__DATA SHOWN__.
___

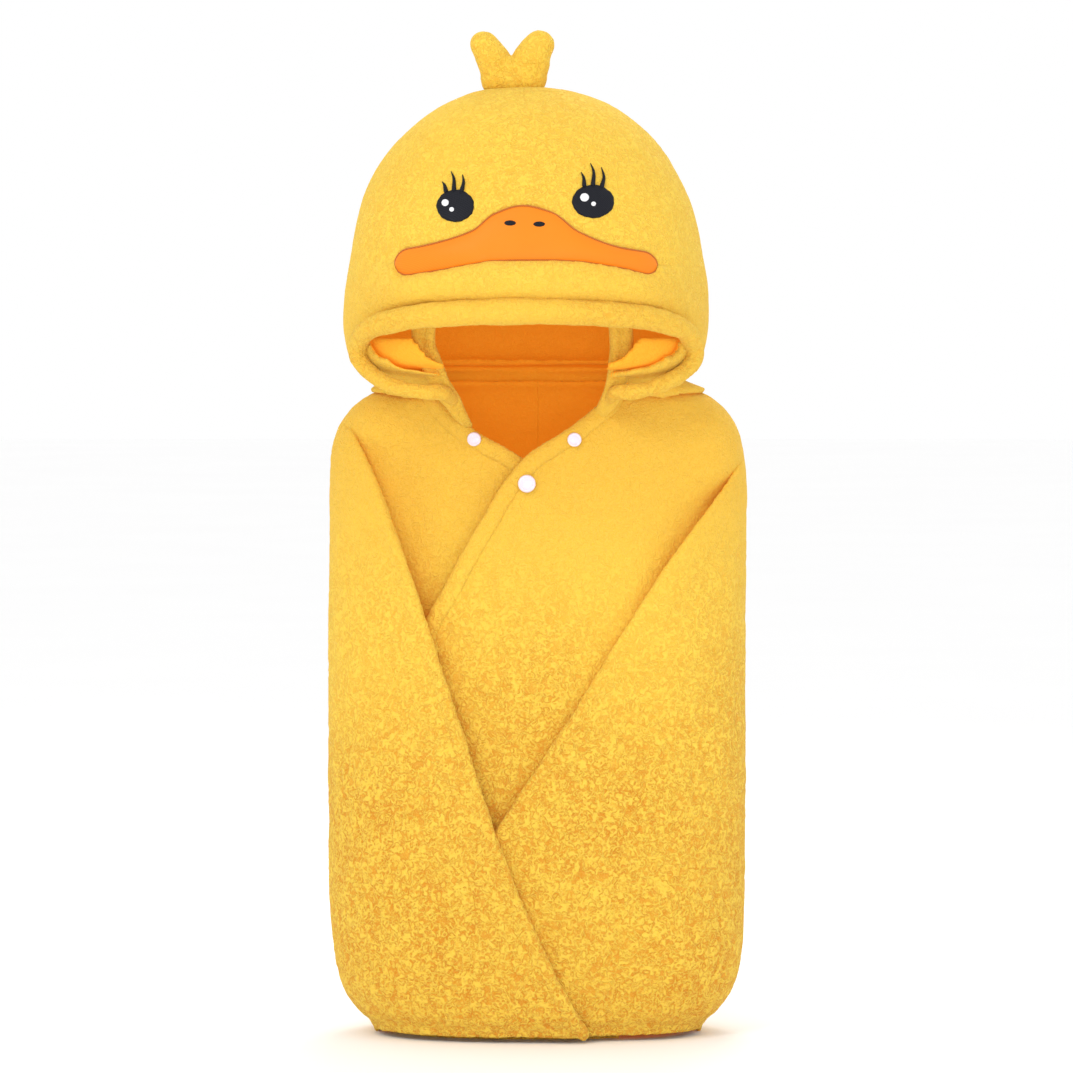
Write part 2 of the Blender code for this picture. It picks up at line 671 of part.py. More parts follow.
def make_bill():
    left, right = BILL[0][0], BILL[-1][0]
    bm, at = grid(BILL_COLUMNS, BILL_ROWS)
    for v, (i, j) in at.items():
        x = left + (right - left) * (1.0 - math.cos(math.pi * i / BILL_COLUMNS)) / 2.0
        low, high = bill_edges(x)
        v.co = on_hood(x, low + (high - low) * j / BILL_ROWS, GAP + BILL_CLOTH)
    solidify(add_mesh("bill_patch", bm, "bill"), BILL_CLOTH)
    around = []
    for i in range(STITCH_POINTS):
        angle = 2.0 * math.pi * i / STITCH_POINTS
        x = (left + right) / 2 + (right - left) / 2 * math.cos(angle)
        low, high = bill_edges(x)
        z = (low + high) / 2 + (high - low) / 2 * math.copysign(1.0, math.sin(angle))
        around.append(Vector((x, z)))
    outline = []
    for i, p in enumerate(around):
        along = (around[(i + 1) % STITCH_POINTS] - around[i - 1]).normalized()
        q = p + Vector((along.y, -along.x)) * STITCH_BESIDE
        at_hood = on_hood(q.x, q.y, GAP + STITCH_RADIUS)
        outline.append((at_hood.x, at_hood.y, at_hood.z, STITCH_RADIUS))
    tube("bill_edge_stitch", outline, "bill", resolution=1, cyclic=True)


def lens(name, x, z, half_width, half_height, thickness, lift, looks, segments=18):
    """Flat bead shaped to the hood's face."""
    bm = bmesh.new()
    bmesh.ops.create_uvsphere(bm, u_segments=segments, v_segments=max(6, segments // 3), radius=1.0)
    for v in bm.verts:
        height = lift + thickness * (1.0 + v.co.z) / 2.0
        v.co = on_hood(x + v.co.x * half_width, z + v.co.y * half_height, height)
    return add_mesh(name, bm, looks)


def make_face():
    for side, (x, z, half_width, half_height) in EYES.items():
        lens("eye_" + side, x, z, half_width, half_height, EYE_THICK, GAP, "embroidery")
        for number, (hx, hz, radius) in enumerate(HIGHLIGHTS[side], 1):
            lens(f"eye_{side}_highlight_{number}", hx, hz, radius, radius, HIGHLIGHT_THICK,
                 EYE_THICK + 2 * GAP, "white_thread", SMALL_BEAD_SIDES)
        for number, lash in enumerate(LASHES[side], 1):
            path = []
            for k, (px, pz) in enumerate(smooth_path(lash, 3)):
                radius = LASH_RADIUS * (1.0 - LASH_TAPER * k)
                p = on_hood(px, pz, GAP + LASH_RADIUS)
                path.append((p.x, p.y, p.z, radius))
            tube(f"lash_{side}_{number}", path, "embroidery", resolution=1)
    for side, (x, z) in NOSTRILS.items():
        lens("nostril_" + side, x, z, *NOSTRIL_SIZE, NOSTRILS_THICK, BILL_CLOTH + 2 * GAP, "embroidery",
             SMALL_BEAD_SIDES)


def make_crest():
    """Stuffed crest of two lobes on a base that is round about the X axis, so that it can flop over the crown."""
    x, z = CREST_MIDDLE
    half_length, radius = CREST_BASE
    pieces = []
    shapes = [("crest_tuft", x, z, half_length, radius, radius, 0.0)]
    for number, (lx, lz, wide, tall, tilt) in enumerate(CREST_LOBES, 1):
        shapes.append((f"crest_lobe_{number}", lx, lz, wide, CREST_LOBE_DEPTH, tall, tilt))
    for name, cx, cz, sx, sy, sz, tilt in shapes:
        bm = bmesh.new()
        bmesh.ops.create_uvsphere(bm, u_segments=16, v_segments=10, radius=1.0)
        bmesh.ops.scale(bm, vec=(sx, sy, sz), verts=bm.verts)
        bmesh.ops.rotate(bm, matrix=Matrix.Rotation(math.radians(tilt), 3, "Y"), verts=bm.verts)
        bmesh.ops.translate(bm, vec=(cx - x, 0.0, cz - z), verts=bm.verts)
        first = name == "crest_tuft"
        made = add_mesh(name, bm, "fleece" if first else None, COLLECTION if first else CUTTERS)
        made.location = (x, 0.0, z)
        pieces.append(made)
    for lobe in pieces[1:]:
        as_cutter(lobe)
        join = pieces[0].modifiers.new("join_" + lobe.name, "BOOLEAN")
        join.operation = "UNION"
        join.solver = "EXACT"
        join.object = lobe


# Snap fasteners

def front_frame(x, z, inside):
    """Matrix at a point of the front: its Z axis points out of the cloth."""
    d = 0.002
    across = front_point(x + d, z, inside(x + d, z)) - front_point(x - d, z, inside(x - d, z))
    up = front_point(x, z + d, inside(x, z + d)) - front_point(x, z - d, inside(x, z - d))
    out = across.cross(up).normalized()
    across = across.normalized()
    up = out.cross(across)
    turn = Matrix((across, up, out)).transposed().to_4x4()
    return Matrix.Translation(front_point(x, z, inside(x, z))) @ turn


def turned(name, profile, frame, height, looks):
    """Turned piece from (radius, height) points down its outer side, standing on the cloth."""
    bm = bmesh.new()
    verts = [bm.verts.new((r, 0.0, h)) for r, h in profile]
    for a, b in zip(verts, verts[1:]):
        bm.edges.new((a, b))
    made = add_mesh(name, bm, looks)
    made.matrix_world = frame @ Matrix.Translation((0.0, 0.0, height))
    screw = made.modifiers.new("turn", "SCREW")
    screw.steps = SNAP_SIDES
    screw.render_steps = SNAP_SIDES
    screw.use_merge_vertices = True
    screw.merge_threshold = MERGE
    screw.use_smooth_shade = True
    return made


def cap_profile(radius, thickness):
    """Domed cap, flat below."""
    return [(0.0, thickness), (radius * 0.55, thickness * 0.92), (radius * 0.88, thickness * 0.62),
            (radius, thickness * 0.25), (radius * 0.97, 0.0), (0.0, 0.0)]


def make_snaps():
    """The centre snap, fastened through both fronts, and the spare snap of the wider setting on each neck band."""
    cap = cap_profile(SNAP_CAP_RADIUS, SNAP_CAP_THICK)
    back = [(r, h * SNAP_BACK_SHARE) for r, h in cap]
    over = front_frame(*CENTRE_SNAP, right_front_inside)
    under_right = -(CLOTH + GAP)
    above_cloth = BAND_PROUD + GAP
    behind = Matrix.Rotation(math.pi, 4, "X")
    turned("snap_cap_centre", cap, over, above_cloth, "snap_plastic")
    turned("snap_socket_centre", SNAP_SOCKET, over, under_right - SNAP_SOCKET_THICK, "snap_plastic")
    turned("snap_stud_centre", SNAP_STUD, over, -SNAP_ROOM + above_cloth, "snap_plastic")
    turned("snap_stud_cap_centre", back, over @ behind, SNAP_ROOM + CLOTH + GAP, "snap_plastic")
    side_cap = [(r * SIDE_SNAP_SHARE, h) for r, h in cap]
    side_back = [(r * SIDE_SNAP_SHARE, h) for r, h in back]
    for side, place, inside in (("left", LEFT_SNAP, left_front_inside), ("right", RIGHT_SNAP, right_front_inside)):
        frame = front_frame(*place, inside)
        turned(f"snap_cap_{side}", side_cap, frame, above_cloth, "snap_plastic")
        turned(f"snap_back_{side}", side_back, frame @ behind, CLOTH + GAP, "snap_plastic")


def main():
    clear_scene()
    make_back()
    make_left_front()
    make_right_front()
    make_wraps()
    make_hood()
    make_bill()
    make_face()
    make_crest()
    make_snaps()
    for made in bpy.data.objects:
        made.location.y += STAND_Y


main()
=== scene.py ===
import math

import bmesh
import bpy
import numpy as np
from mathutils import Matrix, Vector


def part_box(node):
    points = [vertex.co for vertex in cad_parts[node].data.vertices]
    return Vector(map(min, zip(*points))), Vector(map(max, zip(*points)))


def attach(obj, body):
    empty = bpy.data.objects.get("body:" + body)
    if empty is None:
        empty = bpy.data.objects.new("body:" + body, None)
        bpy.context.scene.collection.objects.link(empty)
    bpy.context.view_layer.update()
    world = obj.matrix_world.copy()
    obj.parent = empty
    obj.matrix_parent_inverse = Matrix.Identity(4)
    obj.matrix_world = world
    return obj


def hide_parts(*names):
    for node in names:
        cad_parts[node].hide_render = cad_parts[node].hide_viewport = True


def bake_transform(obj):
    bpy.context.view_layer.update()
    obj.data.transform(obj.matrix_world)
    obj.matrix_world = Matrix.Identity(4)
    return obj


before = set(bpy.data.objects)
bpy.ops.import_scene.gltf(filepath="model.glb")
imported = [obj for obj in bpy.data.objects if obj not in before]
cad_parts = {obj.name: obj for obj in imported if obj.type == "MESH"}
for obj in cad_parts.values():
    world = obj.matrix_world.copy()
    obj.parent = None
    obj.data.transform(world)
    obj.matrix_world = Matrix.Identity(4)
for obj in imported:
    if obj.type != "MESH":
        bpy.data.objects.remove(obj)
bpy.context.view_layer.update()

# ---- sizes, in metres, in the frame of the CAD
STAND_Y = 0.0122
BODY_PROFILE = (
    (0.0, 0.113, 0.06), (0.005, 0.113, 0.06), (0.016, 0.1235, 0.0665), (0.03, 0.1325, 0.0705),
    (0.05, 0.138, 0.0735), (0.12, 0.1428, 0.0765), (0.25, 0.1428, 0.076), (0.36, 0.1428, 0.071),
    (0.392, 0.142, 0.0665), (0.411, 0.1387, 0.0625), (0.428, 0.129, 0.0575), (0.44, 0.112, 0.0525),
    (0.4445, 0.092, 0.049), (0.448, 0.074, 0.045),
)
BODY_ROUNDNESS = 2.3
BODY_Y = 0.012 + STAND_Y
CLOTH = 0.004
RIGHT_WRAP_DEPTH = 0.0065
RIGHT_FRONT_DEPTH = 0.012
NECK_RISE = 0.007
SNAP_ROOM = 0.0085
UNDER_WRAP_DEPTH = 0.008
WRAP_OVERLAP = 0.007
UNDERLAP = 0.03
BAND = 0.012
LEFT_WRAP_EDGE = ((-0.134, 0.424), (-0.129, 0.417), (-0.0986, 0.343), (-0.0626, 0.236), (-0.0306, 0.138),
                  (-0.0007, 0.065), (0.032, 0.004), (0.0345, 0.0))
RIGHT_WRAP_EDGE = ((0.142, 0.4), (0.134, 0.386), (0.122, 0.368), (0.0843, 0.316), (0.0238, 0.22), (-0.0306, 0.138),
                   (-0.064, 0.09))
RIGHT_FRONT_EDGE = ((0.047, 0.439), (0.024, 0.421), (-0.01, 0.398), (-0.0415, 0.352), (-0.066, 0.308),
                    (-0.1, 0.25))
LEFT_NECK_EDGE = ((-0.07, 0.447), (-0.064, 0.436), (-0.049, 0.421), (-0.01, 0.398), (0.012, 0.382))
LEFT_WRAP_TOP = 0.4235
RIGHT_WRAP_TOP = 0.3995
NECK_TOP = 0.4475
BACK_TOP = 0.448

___

__PROBLEM DESCRIPTION__. Begin with the first line of the data above and, please, print each line exactly until you have printed the line containing "return add_mesh(name, bm, looks)"; print nothing else.

__FULL RESPONSE__.
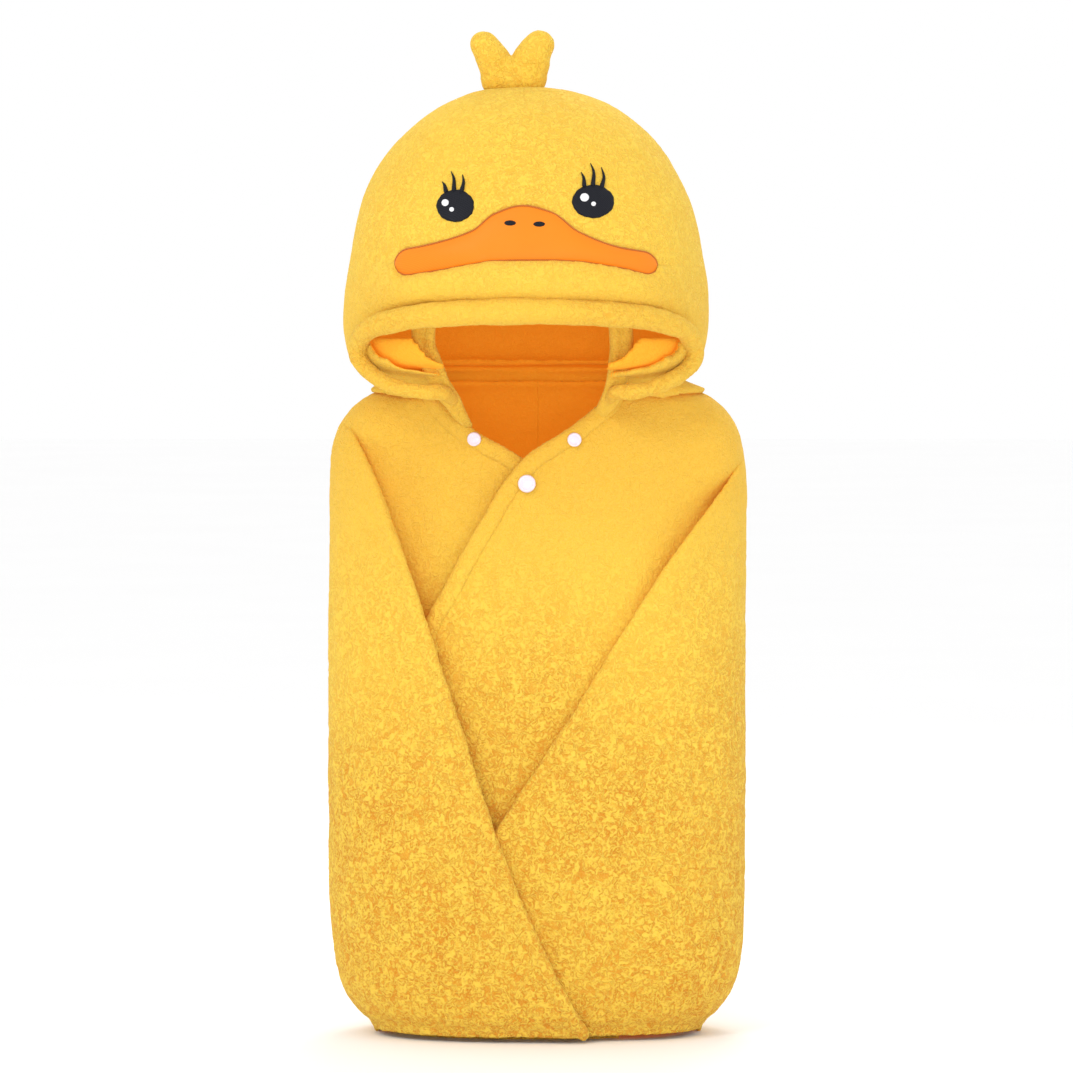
Write part 2 of the Blender code for this picture. It picks up at line 671 of part.py. More parts follow.
def make_bill():
    left, right = BILL[0][0], BILL[-1][0]
    bm, at = grid(BILL_COLUMNS, BILL_ROWS)
    for v, (i, j) in at.items():
        x = left + (right - left) * (1.0 - math.cos(math.pi * i / BILL_COLUMNS)) / 2.0
        low, high = bill_edges(x)
        v.co = on_hood(x, low + (high - low) * j / BILL_ROWS, GAP + BILL_CLOTH)
    solidify(add_mesh("bill_patch", bm, "bill"), BILL_CLOTH)
    around = []
    for i in range(STITCH_POINTS):
        angle = 2.0 * math.pi * i / STITCH_POINTS
        x = (left + right) / 2 + (right - left) / 2 * math.cos(angle)
        low, high = bill_edges(x)
        z = (low + high) / 2 + (high - low) / 2 * math.copysign(1.0, math.sin(angle))
        around.append(Vector((x, z)))
    outline = []
    for i, p in enumerate(around):
        along = (around[(i + 1) % STITCH_POINTS] - around[i - 1]).normalized()
        q = p + Vector((along.y, -along.x)) * STITCH_BESIDE
        at_hood = on_hood(q.x, q.y, GAP + STITCH_RADIUS)
        outline.append((at_hood.x, at_hood.y, at_hood.z, STITCH_RADIUS))
    tube("bill_edge_stitch", outline, "bill", resolution=1, cyclic=True)


def lens(name, x, z, half_width, half_height, thickness, lift, looks, segments=18):
    """Flat bead shaped to the hood's face."""
    bm = bmesh.new()
    bmesh.ops.create_uvsphere(bm, u_segments=segments, v_segments=max(6, segments // 3), radius=1.0)
    for v in bm.verts:
        height = lift + thickness * (1.0 + v.co.z) / 2.0
        v.co = on_hood(x + v.co.x * half_width, z + v.co.y * half_height, height)
    return add_mesh(name, bm, looks)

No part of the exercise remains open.